Exercise material>
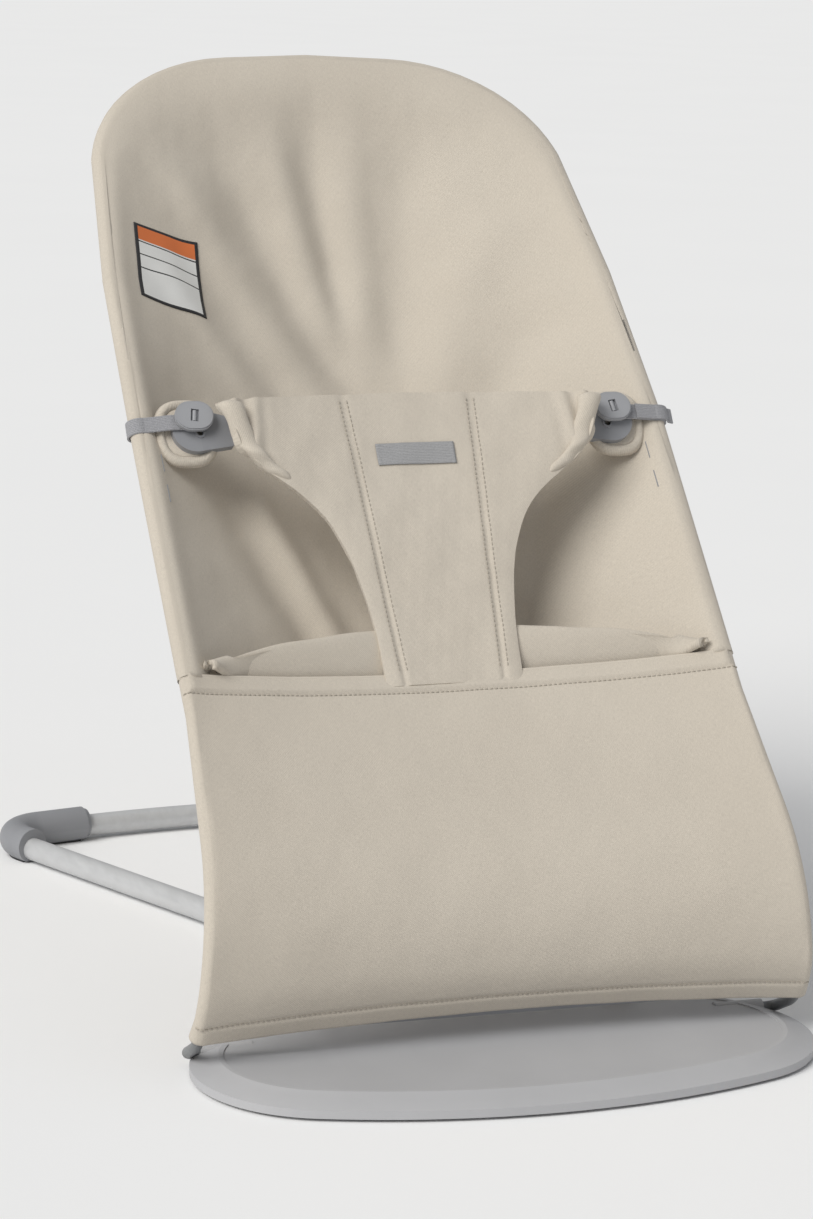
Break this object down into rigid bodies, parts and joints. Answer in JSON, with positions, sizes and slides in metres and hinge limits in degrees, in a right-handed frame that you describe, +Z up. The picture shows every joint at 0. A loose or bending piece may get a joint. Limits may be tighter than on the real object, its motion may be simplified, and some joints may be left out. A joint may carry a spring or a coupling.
{
  "type": "infant bouncer seat",
  "caption": "Fabric infant bouncer slung on a spring wire frame that reclines on an oval foot plate, with a tube base, a hinged support bow and a buttoned restraint bib.",
  "frame": {"origin": "middle of the non-slip pad's underside, below the oval foot plate, on the floor", "axes": "+X to the right as seen from the front, +Y back towards the rear cross tube, +Z up"},
  "size_m": [0.4064, 0.6705, 0.571],
  "materials": {
    "plate": "fine matt grain",
    "pad": "matt",
    "screw": "plain zinc",
    "tube": "satin silver grey",
    "moulding": "satin",
    "wire": "satin grey",
    "cloth": "fine beige twill",
    "clip": "satin",
    "button": "matt",
    "webbing": "heathered grey weave",
    "label": "smooth printed tape"
  },
  "bodies": {
    "base": {"base_plate": "plate", "plate_underside_cover": "plate", "anti_slip_pad": "pad", "cover_screws": "screw", "left_base_tube": "tube", "right_base_tube": "tube", "rear_cross_tube": "tube", "left_elbow": "moulding", "right_elbow": "moulding", "rubber_feet": "pad", "elbow_screws": "screw", "left_bow_bracket": "moulding", "right_bow_bracket": "moulding"},
    "bow": {"support_bow": "wire"},
    "seat": {"left_side_wire": "wire", "right_side_wire": "wire", "top_arch_wire": "wire", "left_position_rack": "moulding", "right_position_rack": "moulding", "lower_hem_strip": "moulding", "front_panel": "cloth", "seat_pouch": "cloth", "backrest_sling": "cloth", "restraint_bib": "cloth", "left_padded_tab": "cloth", "right_padded_tab": "cloth", "left_keyhole_plate": "clip", "right_keyhole_plate": "clip", "left_elastic_strap": "webbing", "right_elastic_strap": "webbing", "side_label": "label", "bib_tag": "webbing"},
    "left_button_body": {"left_button": "button"},
    "right_button_body": {"right_button": "button"}
  },
  "joints": [
    {"name": "seat_recline", "type": "hinge", "parent": "base", "child": "seat", "pos_m": [0, 0.036, 0.008], "axis": [-1, 0, 0], "range_deg": [0, 44]},
    {"name": "support_bow_pivot", "type": "hinge", "parent": "base", "child": "bow", "pos_m": [0, 0.205, 0.0225], "axis": [-1, 0, 0], "range_deg": [0, 79.2]},
    {"name": "left_button_slide", "type": "slide", "parent": "seat", "child": "left_button_body", "axis": [0.3584, -0.5221, -0.774], "range_m": [0, 0.01]},
    {"name": "right_button_slide", "type": "slide", "parent": "seat", "child": "right_button_body", "axis": [-0.3584, -0.5221, -0.774], "range_m": [0, 0.01]}
  ],
  "couplings": [
    {"joint": "support_bow_pivot", "follows": "seat_recline", "ratio": 1.8}
  ]
}
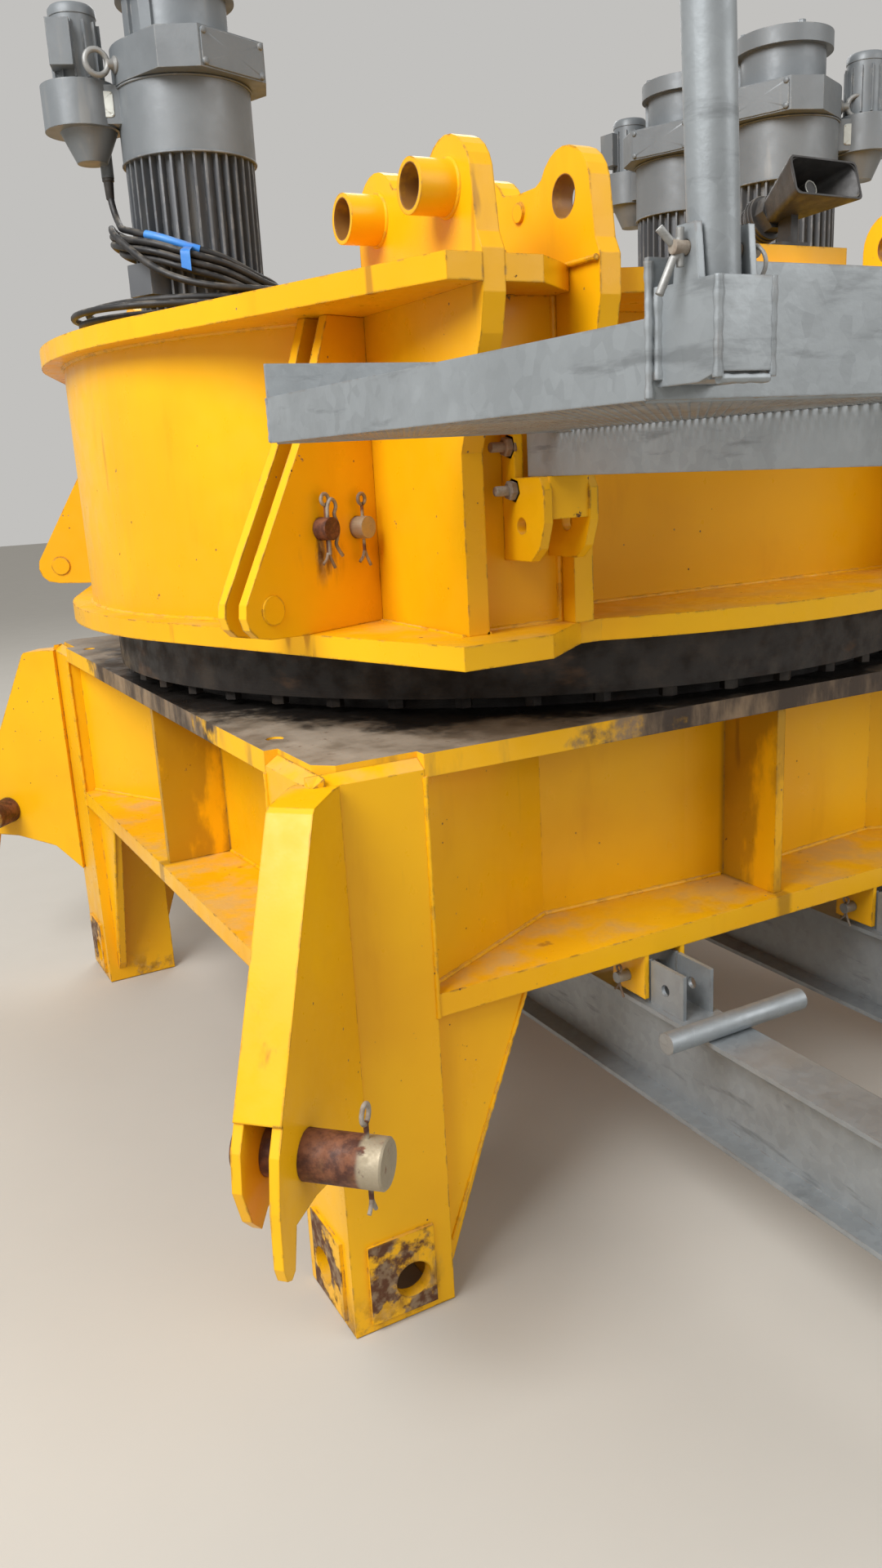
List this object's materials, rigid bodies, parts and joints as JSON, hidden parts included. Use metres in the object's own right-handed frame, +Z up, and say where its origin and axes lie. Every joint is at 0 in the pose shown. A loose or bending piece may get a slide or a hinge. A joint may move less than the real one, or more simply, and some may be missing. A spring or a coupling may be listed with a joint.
{
  "type": "tower crane slewing unit",
  "caption": "Tower crane slewing unit on four legs: lower support, slewing ring and turning deck with ears, motors and walkway.",
  "frame": {"origin": "on the ground, at the centre of the lower support, under the slewing axis", "axes": "+Z up along the slewing axis, -Y toward the walkway side, +X along the walkway side"},
  "size_m": [2.5854, 4, 2.6277],
  "materials": {
    "yellow_paint": "gloss, worn",
    "bare_steel": "matt, dusty",
    "greased_steel": "greasy",
    "rusty_steel": "matt, rusty",
    "galvanised": "satin",
    "grey_paint": "satin",
    "black_rubber": "matt, dusty",
    "dark_plastic": "matt"
  },
  "bodies": {
    "base": {"base_plate": "bare_steel", "base_flange": "yellow_paint", "base_web": "yellow_paint", "leg_fl": "yellow_paint", "leg_fr": "yellow_paint", "leg_bl": "yellow_paint", "leg_br": "yellow_paint", "climb_pin_fl": "rusty_steel", "climb_pin_fr": "rusty_steel", "climb_pin_bl": "rusty_steel", "climb_pin_br": "rusty_steel", "gear_ring": "greased_steel", "rail_left": "galvanised", "rail_right": "galvanised", "rail_pins": "galvanised", "cross_bar": "galvanised"},
    "deck": {"outer_race": "greased_steel", "deck_bottom": "yellow_paint", "deck_wall": "yellow_paint", "deck_tube": "yellow_paint", "deck_top_plate": "yellow_paint", "ear_fl": "yellow_paint", "ear_fr": "yellow_paint", "ear_bl": "yellow_paint", "ear_br": "yellow_paint", "side_lug_fl": "yellow_paint", "side_lug_bl": "yellow_paint", "side_lug_fr": "yellow_paint", "side_lug_br": "yellow_paint", "side_pins": "rusty_steel", "motor_left": "grey_paint", "motor_near": "grey_paint", "motor_far": "grey_paint", "walk_bracket": "yellow_paint", "walk_arm": "galvanised", "walk_frame": "galvanised", "walk_mesh": "galvanised", "guard_post": "galvanised", "post_pin": "galvanised", "horn": "dark_plastic", "cable_lead": "black_rubber", "cable_coil": "black_rubber", "cable_tail": "black_rubber", "cable_plug": "black_rubber"}
  },
  "joints": [
    {"name": "slew", "type": "hinge", "parent": "base", "child": "deck", "pos_m": [0, 0, 1.11], "axis": [0, 0, 1], "continuous": true}
  ]
}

Goal>
Go through the listing above and restate it word for word.

Exercise output>
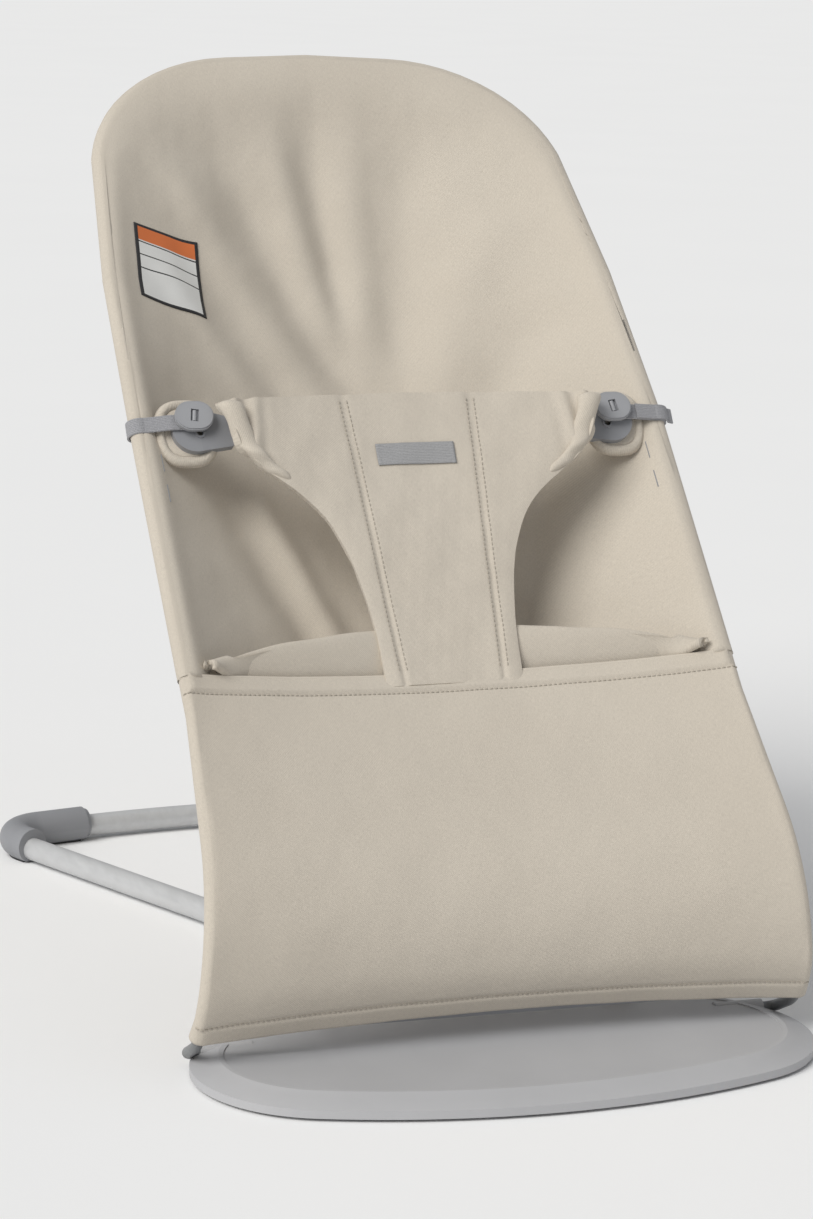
Break this object down into rigid bodies, parts and joints. Answer in JSON, with positions, sizes and slides in metres and hinge limits in degrees, in a right-handed frame that you describe, +Z up. The picture shows every joint at 0. A loose or bending piece may get a joint. Limits may be tighter than on the real object, its motion may be simplified, and some joints may be left out. A joint may carry a spring or a coupling.
{
  "type": "infant bouncer seat",
  "caption": "Fabric infant bouncer slung on a spring wire frame that reclines on an oval foot plate, with a tube base, a hinged support bow and a buttoned restraint bib.",
  "frame": {"origin": "middle of the non-slip pad's underside, below the oval foot plate, on the floor", "axes": "+X to the right as seen from the front, +Y back towards the rear cross tube, +Z up"},
  "size_m": [0.4064, 0.6705, 0.571],
  "materials": {
    "plate": "fine matt grain",
    "pad": "matt",
    "screw": "plain zinc",
    "tube": "satin silver grey",
    "moulding": "satin",
    "wire": "satin grey",
    "cloth": "fine beige twill",
    "clip": "satin",
    "button": "matt",
    "webbing": "heathered grey weave",
    "label": "smooth printed tape"
  },
  "bodies": {
    "base": {"base_plate": "plate", "plate_underside_cover": "plate", "anti_slip_pad": "pad", "cover_screws": "screw", "left_base_tube": "tube", "right_base_tube": "tube", "rear_cross_tube": "tube", "left_elbow": "moulding", "right_elbow": "moulding", "rubber_feet": "pad", "elbow_screws": "screw", "left_bow_bracket": "moulding", "right_bow_bracket": "moulding"},
    "bow": {"support_bow": "wire"},
    "seat": {"left_side_wire": "wire", "right_side_wire": "wire", "top_arch_wire": "wire", "left_position_rack": "moulding", "right_position_rack": "moulding", "lower_hem_strip": "moulding", "front_panel": "cloth", "seat_pouch": "cloth", "backrest_sling": "cloth", "restraint_bib": "cloth", "left_padded_tab": "cloth", "right_padded_tab": "cloth", "left_keyhole_plate": "clip", "right_keyhole_plate": "clip", "left_elastic_strap": "webbing", "right_elastic_strap": "webbing", "side_label": "label", "bib_tag": "webbing"},
    "left_button_body": {"left_button": "button"},
    "right_button_body": {"right_button": "button"}
  },
  "joints": [
    {"name": "seat_recline", "type": "hinge", "parent": "base", "child": "seat", "pos_m": [0, 0.036, 0.008], "axis": [-1, 0, 0], "range_deg": [0, 44]},
    {"name": "support_bow_pivot", "type": "hinge", "parent": "base", "child": "bow", "pos_m": [0, 0.205, 0.0225], "axis": [-1, 0, 0], "range_deg": [0, 79.2]},
    {"name": "left_button_slide", "type": "slide", "parent": "seat", "child": "left_button_body", "axis": [0.3584, -0.5221, -0.774], "range_m": [0, 0.01]},
    {"name": "right_button_slide", "type": "slide", "parent": "seat", "child": "right_button_body", "axis": [-0.3584, -0.5221, -0.774], "range_m": [0, 0.01]}
  ],
  "couplings": [
    {"joint": "support_bow_pivot", "follows": "seat_recline", "ratio": 1.8}
  ]
}
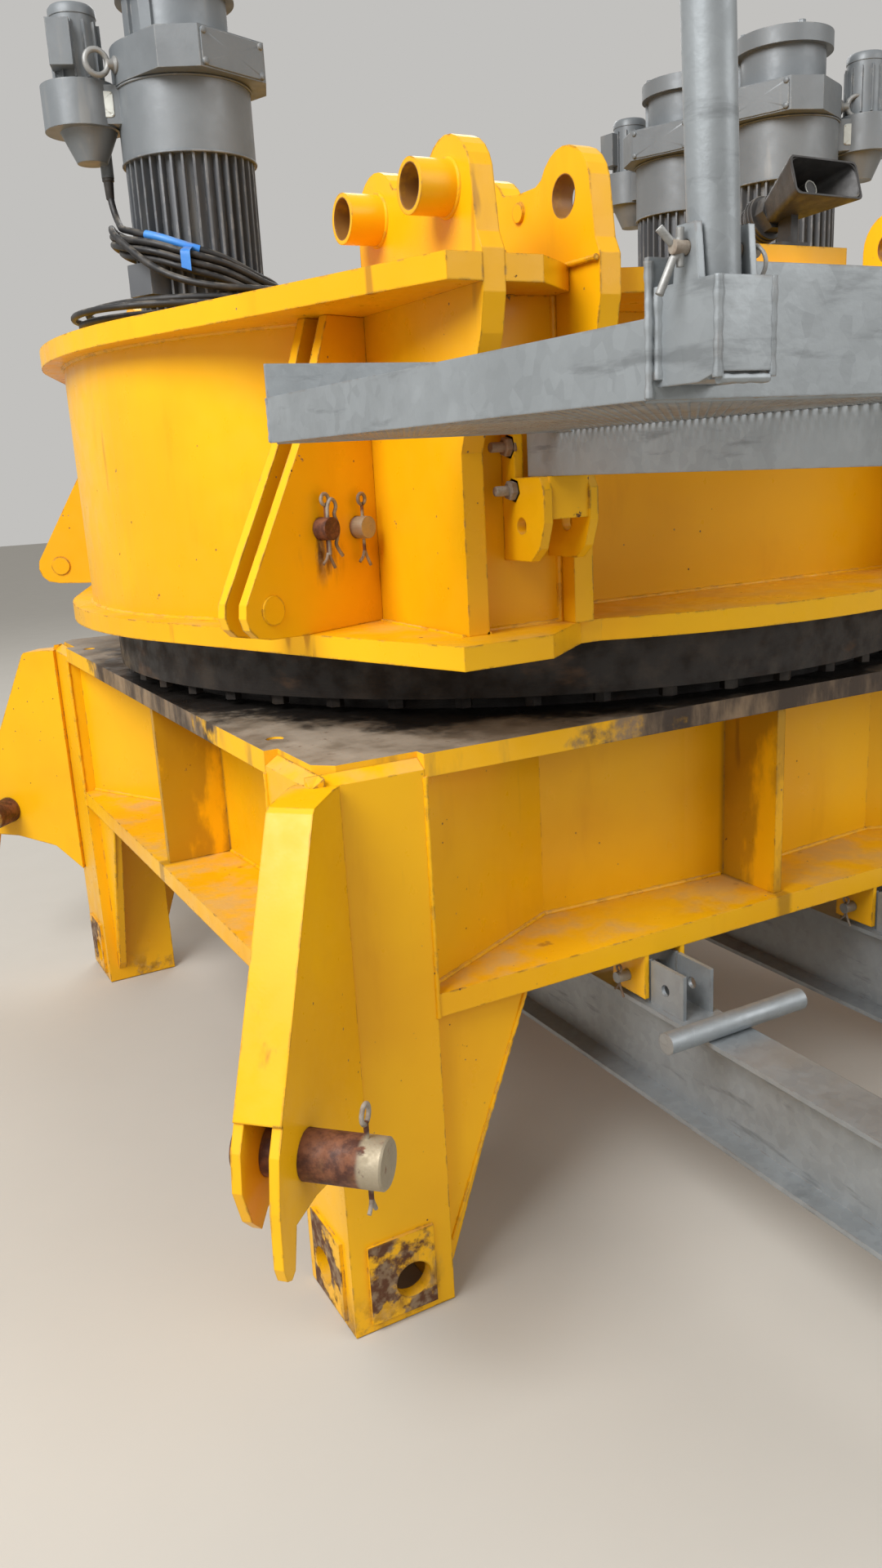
List this object's materials, rigid bodies, parts and joints as JSON, hidden parts included. Use metres in the object's own right-handed frame, +Z up, and say where its origin and axes lie. Every joint is at 0 in the pose shown. A loose or bending piece may get a slide or a hinge. A joint may move less than the real one, or more simply, and some may be missing. A spring or a coupling may be listed with a joint.
{
  "type": "tower crane slewing unit",
  "caption": "Tower crane slewing unit on four legs: lower support, slewing ring and turning deck with ears, motors and walkway.",
  "frame": {"origin": "on the ground, at the centre of the lower support, under the slewing axis", "axes": "+Z up along the slewing axis, -Y toward the walkway side, +X along the walkway side"},
  "size_m": [2.5854, 4, 2.6277],
  "materials": {
    "yellow_paint": "gloss, worn",
    "bare_steel": "matt, dusty",
    "greased_steel": "greasy",
    "rusty_steel": "matt, rusty",
    "galvanised": "satin",
    "grey_paint": "satin",
    "black_rubber": "matt, dusty",
    "dark_plastic": "matt"
  },
  "bodies": {
    "base": {"base_plate": "bare_steel", "base_flange": "yellow_paint", "base_web": "yellow_paint", "leg_fl": "yellow_paint", "leg_fr": "yellow_paint", "leg_bl": "yellow_paint", "leg_br": "yellow_paint", "climb_pin_fl": "rusty_steel", "climb_pin_fr": "rusty_steel", "climb_pin_bl": "rusty_steel", "climb_pin_br": "rusty_steel", "gear_ring": "greased_steel", "rail_left": "galvanised", "rail_right": "galvanised", "rail_pins": "galvanised", "cross_bar": "galvanised"},
    "deck": {"outer_race": "greased_steel", "deck_bottom": "yellow_paint", "deck_wall": "yellow_paint", "deck_tube": "yellow_paint", "deck_top_plate": "yellow_paint", "ear_fl": "yellow_paint", "ear_fr": "yellow_paint", "ear_bl": "yellow_paint", "ear_br": "yellow_paint", "side_lug_fl": "yellow_paint", "side_lug_bl": "yellow_paint", "side_lug_fr": "yellow_paint", "side_lug_br": "yellow_paint", "side_pins": "rusty_steel", "motor_left": "grey_paint", "motor_near": "grey_paint", "motor_far": "grey_paint", "walk_bracket": "yellow_paint", "walk_arm": "galvanised", "walk_frame": "galvanised", "walk_mesh": "galvanised", "guard_post": "galvanised", "post_pin": "galvanised", "horn": "dark_plastic", "cable_lead": "black_rubber", "cable_coil": "black_rubber", "cable_tail": "black_rubber", "cable_plug": "black_rubber"}
  },
  "joints": [
    {"name": "slew", "type": "hinge", "parent": "base", "child": "deck", "pos_m": [0, 0, 1.11], "axis": [0, 0, 1], "continuous": true}
  ]
}